Mystical Word is a weekly reflection on the Sunday Gospel reading by L.J. Milone, Director of Faith Formation, Cathedral of St. Matthew the Apostle
Mystical Word is a weekly reflection on the Sunday Gospel reading by L.J. Milone, Director of Faith Formation, Cathedral of St. Matthew the Apostle
Drawn up into the Mystery of God
St. Catherine of Genoa’s mystical life testifies to the mystery of the Ascension.
One of the most obvious needs displayed on social media, indeed on across any media, is the need to be seen. We want to be recognized. This also may be an impetus behind our propensity for awards, honors, titles, offices, chic dress, fame, or, really, to stand out in any way. Sometimes this goes to the extreme with lone gunmen who want to be infamous, which is a perverse form of fame. The Gospel takes us in a different direction. This direction is symbolized by today’s feast: the Ascension.
The Ascension is about being fully drawn up into the mystery of God: “Then [Jesus] led them out as far as Bethany, raised his hands, and blessed them. As he blessed them he parted from them and was taken up to heaven.” The ultimate beatitude is to disappear in the divine love. We can interpret the Ascension as Jesus disappearing into God. This goes against the grain of our cultural compulsion to be seen, to be recognized.

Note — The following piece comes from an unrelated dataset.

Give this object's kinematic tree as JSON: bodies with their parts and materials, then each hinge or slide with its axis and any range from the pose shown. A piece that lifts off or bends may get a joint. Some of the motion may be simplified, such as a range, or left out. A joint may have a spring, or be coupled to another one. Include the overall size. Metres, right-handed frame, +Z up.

The feast of the Ascension is a summons to us: let yourselves be consumed by God, as fire consumes wood until nothing is left. St. Catherine of Genoa, a married saint (!), once wrote, “I cannot and do not desire and do not wish to be able to desire to be occupied save in God alone, who has taken my inner being and has so enclosed it in himself that he will not open it to anyone. Know that he does nothing else but to consume this humanity, his creature, within and without; and when it is entirely consumed in him, both will go out of this body and ascend, united, into our homeland. I can therefore see nothing within except him.” Catherine of Genoa confesses that whenever she had to speak of herself or listen to others speaking about her she immediately loses herself in God. She says, “when I mention myself or am mentioned by others – then I say, ‘My I is God, and I know no other I than this God.’” The self is what stands in the way of totally being consumed by the annihilating love of God.

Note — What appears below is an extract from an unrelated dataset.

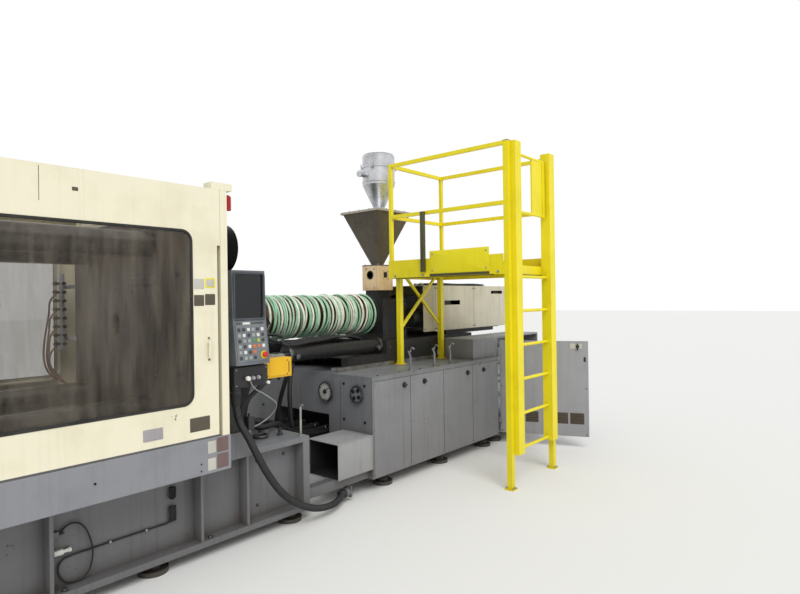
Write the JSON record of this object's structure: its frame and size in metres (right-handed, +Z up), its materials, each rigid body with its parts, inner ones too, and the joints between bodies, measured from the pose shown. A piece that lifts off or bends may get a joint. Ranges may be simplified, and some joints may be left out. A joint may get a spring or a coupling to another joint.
{
  "type": "injection moulding machine",
  "caption": "Horizontal injection moulding machine with sliding guard doors, tie-bar clamp, barrel with hopper and loader, swivel control panel, power cabinet and ladder platform.",
  "frame": {"origin": "on the floor, on the machine's centre-line, under the fixed platen's mould face", "axes": "+X along the machine towards the injection end, +Y away from the operator, +Z up"},
  "size_m": [9.69, 3.0333, 3.281],
  "materials": {
    "bed_grey": "worn semi-gloss paint",
    "panel_grey": "worn semi-gloss paint",
    "step_steel": "scuffed paint",
    "foot_black": "matt",
    "way_steel": "ground",
    "platen_cast": "oily, matt paint",
    "tie_steel": "polished, oily",
    "cylinder_paint": "matt paint",
    "guard_cream": "semi-gloss paint",
    "window_tint": "polished",
    "beacon_red": "gloss",
    "arm_black": "matt paint",
    "terminal_yellow": "semi-gloss paint",
    "contactor_grey": "matt",
    "tank_grey": "matt paint",
    "platform_yellow": "chipped semi-gloss paint",
    "hose_black": "matt",
    "cable_black": "matt",
    "latch_black": "matt",
    "rod_steel": "polished",
    "sled_black": "matt paint",
    "barrel_steel": "heat tinted",
    "nozzle_steel": "heat tinted",
    "band_steel": "heat tinted",
    "winding_hose": "satin",
    "throat_beige": "semi-gloss paint",
    "hopper_taupe": "dusty matt paint",
    "lid_steel": "dull",
    "loader_steel": "brushed",
    "cover_cream": "semi-gloss paint",
    "drive_dark": "matt paint",
    "motor_dark": "matt paint",
    "control_grey": "fine grain",
    "screen_dark": "gloss",
    "key_grey": "satin",
    "stop_red": "gloss",
    "door_grey": "semi-gloss paint"
  },
  "bodies": {
    "frame": {"clamp_base": "bed_grey", "injection_base": "bed_grey", "side_panels": "panel_grey", "levelling_feet": "foot_black", "step_box": "step_steel", "machine_ways": "way_steel", "stationary_platen": "platen_cast", "rear_platen": "platen_cast", "clamp_cylinder": "cylinder_paint", "tie_bars": "tie_steel", "guard_frame": "guard_cream", "guard_rail": "panel_grey", "fixed_guards": "guard_cream", "alarm_beacon": "beacon_red", "panel_arm": "arm_black", "terminal_box": "terminal_yellow", "power_cabinet": "panel_grey", "cabinet_backplate": "contactor_grey", "hydraulic_tank": "tank_grey", "platform_frame": "platform_yellow", "platform_deck": "platform_yellow", "guardrails": "platform_yellow", "ladder": "platform_yellow", "control_hose": "hose_black", "sensor_cable": "cable_black", "traverse_rods": "rod_steel"},
    "carriage": {"carriage": "sled_black", "feed_housing": "sled_black", "barrel": "barrel_steel", "nozzle": "nozzle_steel", "heater_bands": "band_steel", "barrel_windings": "winding_hose", "throat_block": "throat_beige", "hopper": "hopper_taupe", "hopper_lid": "lid_steel", "loader": "loader_steel", "injection_housing": "drive_dark", "injection_cover": "cover_cream", "traverse_cylinders": "sled_black"},
    "operator_door": {"operator_door": "guard_cream", "operator_window": "window_tint"},
    "rear_door": {"rear_door": "guard_cream", "rear_window": "window_tint"},
    "moving_platen": {"moving_platen": "platen_cast", "clamp_ram": "rod_steel"},
    "ejector": {"ejector": "way_steel"},
    "crosshead": {"crosshead": "motor_dark"},
    "screw": {"screw": "way_steel"},
    "slide_gate": {"slide_gate": "way_steel"},
    "control_panel": {"control_housing": "control_grey", "control_screen": "screen_dark", "keypad": "key_grey"},
    "emergency_stop": {"emergency_stop": "stop_red"},
    "swing_gate": {"swing_gate": "platform_yellow"},
    "cabinet_door": {"cabinet_door": "door_grey"},
    "cabinet_latch": {"cabinet_latch": "latch_black"},
    "panel_latch_1": {"panel_latch_1": "latch_black"},
    "panel_latch_2": {"panel_latch_2": "latch_black"},
    "panel_latch_3": {"panel_latch_3": "latch_black"},
    "panel_latch_4": {"panel_latch_4": "latch_black"}
  },
  "joints": [
    {"name": "operator_door_slide", "type": "slide", "parent": "frame", "child": "operator_door", "axis": [-1, 0, 0], "range_m": [0, 1.7]},
    {"name": "rear_door_slide", "type": "slide", "parent": "frame", "child": "rear_door", "axis": [-1, 0, 0], "range_m": [0, 1.7]},
    {"name": "clamp_stroke", "type": "slide", "parent": "frame", "child": "moving_platen", "axis": [1, 0, 0], "range_m": [-0.6, 0.5]},
    {"name": "ejector_stroke", "type": "slide", "parent": "moving_platen", "child": "ejector", "axis": [1, 0, 0], "range_m": [0, 0.14]},
    {"name": "carriage_stroke", "type": "slide", "parent": "frame", "child": "carriage", "axis": [1, 0, 0], "range_m": [0, 0.45]},
    {"name": "injection_stroke", "type": "slide", "parent": "carriage", "child": "crosshead", "axis": [1, 0, 0], "range_m": [0, 0.45]},
    {"name": "screw_spin", "type": "hinge", "parent": "crosshead", "child": "screw", "pos_m": [3.5, 0, 1.517], "axis": [1, 0, 0], "continuous": true},
    {"name": "gate_slide", "type": "slide", "parent": "carriage", "child": "slide_gate", "axis": [1, 0, 0], "range_m": [0, 0.1]},
    {"name": "panel_swivel", "type": "hinge", "parent": "frame", "child": "control_panel", "pos_m": [0.4375, -0.96, 1.25], "axis": [0, 0, 1], "range_deg": [-90, 10]},
    {"name": "stop_press", "type": "slide", "parent": "control_panel", "child": "emergency_stop", "axis": [0, 0.9915, -0.1299], "range_m": [0, 0.005], "stiffness_N_per_m": 800},
    {"name": "ladder_gate_swing", "type": "hinge", "parent": "frame", "child": "swing_gate", "pos_m": [2.718, -1.8343, 2.7], "axis": [0, 0, 1], "range_deg": [0, 90]},
    {"name": "cabinet_door_swing", "type": "hinge", "parent": "frame", "child": "cabinet_door", "pos_m": [3.885, -0.93, 0.65], "axis": [0, 0, 1], "range_deg": [-20, 68]},
    {"name": "cabinet_latch_turn", "type": "hinge", "parent": "cabinet_door", "child": "cabinet_latch", "pos_m": [4.20041, -1.7355, 1.12], "axis": [-0.9272, -0.3746, 0], "range_deg": [0, 90]},
    {"name": "panel_latch_1_turn", "type": "hinge", "parent": "frame", "child": "panel_latch_1", "pos_m": [2.17, -0.96, 0.885], "axis": [0, -1, 0], "range_deg": [0, 90]},
    {"name": "panel_latch_2_turn", "type": "hinge", "parent": "frame", "child": "panel_latch_2", "pos_m": [2.47, -0.96, 0.885], "axis": [0, -1, 0], "range_deg": [0, 90]},
    {"name": "panel_latch_3_turn", "type": "hinge", "parent": "frame", "child": "panel_latch_3", "pos_m": [3.21, -0.96, 0.885], "axis": [0, -1, 0], "range_deg": [0, 90]},
    {"name": "panel_latch_4_turn", "type": "hinge", "parent": "frame", "child": "panel_latch_4", "pos_m": [3.52, -0.96, 0.885], "axis": [0, -1, 0], "range_deg": [0, 90]}
  ]
}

Catherine continues, “I no longer see union, for I know nothing more and can see nothing more than him alone without me. I do not know where the I is, nor do I seek it, nor do I wish to know or be cognizant of it. I am so plunged and submerged in the source of his infinite love, as if I were quite under water in the sea and could not touch, see, feel anything on any side except water. I am so submerged in the sweet fire of love that I cannot grasp anything except the whole of love, which melts all the marrow of my soul and body.” She’s talking about the grace of the Ascension. Catherine invites us to follow the ascended Christ into total submersion in the divine unity.

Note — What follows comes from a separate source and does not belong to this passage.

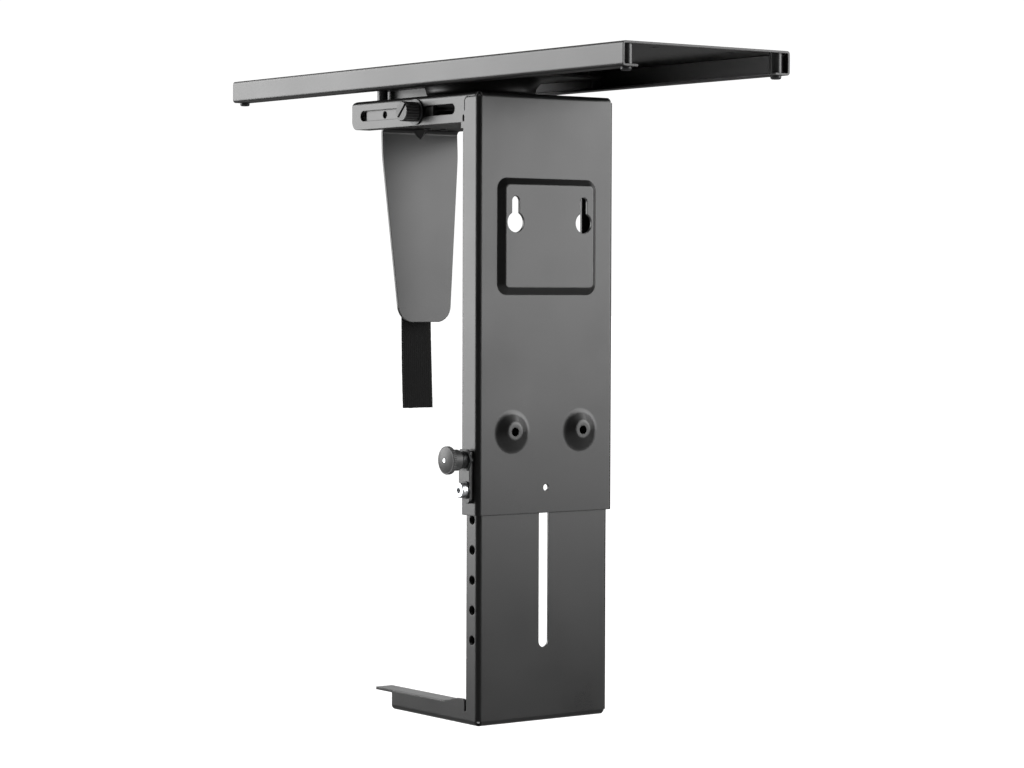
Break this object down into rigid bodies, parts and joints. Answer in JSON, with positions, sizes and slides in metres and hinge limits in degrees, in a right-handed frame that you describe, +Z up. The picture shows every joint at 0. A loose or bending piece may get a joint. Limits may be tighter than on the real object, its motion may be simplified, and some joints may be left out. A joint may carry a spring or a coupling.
{
  "type": "under-desk cpu holder",
  "caption": "Under-desk computer holder: sliding, swivelling track mount with a height-adjustable L bracket, side clamp and strap.",
  "frame": {"origin": "centre of the track's top face, where it meets the underside of the desk", "axes": "+Z up into the desk; +Y along the track towards the side clamp; X across the track, the latch on -X"},
  "size_m": [0.146, 0.46, 0.441],
  "materials": {
    "black_powder_coat": "satin fine-texture powder coat",
    "black_steel": "black oxide, semi-matt",
    "black_plastic": "satin",
    "black_rubber": "matt",
    "nylon": "semi-matt",
    "zinc": "bright zinc plate",
    "woven_strap": "woven hook-and-loop tape"
  },
  "bodies": {
    "track": {"track": "black_powder_coat", "end_stop_screws": "black_steel", "end_stop_sleeves": "black_rubber"},
    "carriage": {"carriage_plate": "black_powder_coat", "carriage_glides": "nylon"},
    "upper": {"upper_bracket": "black_powder_coat", "swivel_washer": "nylon", "swivel_bolt": "zinc", "swivel_bolt_washer": "zinc", "swivel_nut": "zinc", "latch_block": "black_powder_coat", "plunger_housing": "black_steel", "plunger_nut": "black_steel", "plunger_spring": "zinc", "lock_washer": "black_steel", "lock_spring_washer": "zinc"},
    "lock_screw": {"lock_screw": "zinc"},
    "lower": {"lower_bracket": "black_powder_coat"},
    "pull_pin": {"plunger_pin": "zinc", "plunger_knob": "black_plastic"},
    "clamp": {"clamp_bracket": "black_powder_coat", "thumb_washer_left": "black_steel", "thumb_nut_left": "zinc", "thumb_washer_right": "black_steel", "thumb_nut_right": "zinc", "strap": "woven_strap", "strap_rivets": "black_steel"},
    "thumb_left": {"thumb_screw_left": "black_plastic"},
    "thumb_right": {"thumb_screw_right": "black_plastic"}
  },
  "joints": [
    {"name": "carriage_slide", "type": "slide", "parent": "track", "child": "carriage", "axis": [0, 1, 0], "range_m": [-0.17, 0.146]},
    {"name": "swivel_turn", "type": "hinge", "parent": "carriage", "child": "upper", "pos_m": [0, 0.012, -0.02], "axis": [0, 0, 1], "continuous": true},
    {"name": "height_slide", "type": "slide", "parent": "upper", "child": "lower", "axis": [0, 0, 1], "range_m": [-0.08, 0.1]},
    {"name": "pull_pin_slide", "type": "slide", "parent": "upper", "child": "pull_pin", "axis": [1, 0, 0], "range_m": [0, 0.005]},
    {"name": "lock_screw_turn", "type": "hinge", "parent": "upper", "child": "lock_screw", "pos_m": [-0.06, -0.0555, -0.284], "axis": [1, 0, 0], "continuous": true},
    {"name": "clamp_slide", "type": "slide", "parent": "upper", "child": "clamp", "axis": [0, 1, 0], "range_m": [-0.038, 0.064]},
    {"name": "thumb_left_turn", "type": "hinge", "parent": "clamp", "child": "thumb_left", "pos_m": [-0.06, 0.0079, -0.032], "axis": [1, 0, 0], "continuous": true},
    {"name": "thumb_right_turn", "type": "hinge", "parent": "clamp", "child": "thumb_right", "pos_m": [0.06, 0.0079, -0.032], "axis": [1, 0, 0], "continuous": true}
  ]
}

Catherine lost herself and any self-awareness in the love of God. She chose to love God alone and to ignore herself, neither praising nor debasing herself. She simply didn’t talk to herself and so became fixated on divine love. With the spiritual practice of self-forgetfulness, she realized her deepest self is God. She says, “The soul, wrapped up in God, cannot but be oblivious to all else.” In prayer, Catherine reports she can “see nothing within except him.” Catherine is so submerged in the mystery; she cannot see anything except God. Her own self has disappeared, so she can say that her I is not herself but God. Her very existence is God. Her very self has dropped out and been replaced with the divine self. It’s nothing of Catherine and nothing but God. “I know nothing more and can see nothing more than him alone without me. I do not know where the I is, nor do I seek it, nor do I wish to know or be cognizant of it.” Her experience of God is one of pure nothingness. There is no self but only the mystery and nothingness of God.
This total unity and loss of self is not limited to Catherine. All of us can discover that the I is God. There are no barriers to this supreme realization except the ones we put there. On God’s end, it’s totally available. “As for paradise, God has placed no doors there. Whoever wishes to enter, does so. All-merciful God stands there with His arms open, waiting to receive us into His glory.” Paradise is knowing nothing but God with the human I replaced by the divine I. This heavenly paradise awaits us right here and right now. Our simple task is to lose ourselves in divine love: “Once stripped of all its imperfections, the soul rests in God, with no characteristics of its own, since its purification is the stripping away of the lower self in us. Our being is then God.” Catherine of Genoa’s mystical life testifies to the Ascension: until we are consumed by God totally, we won’t know who we are.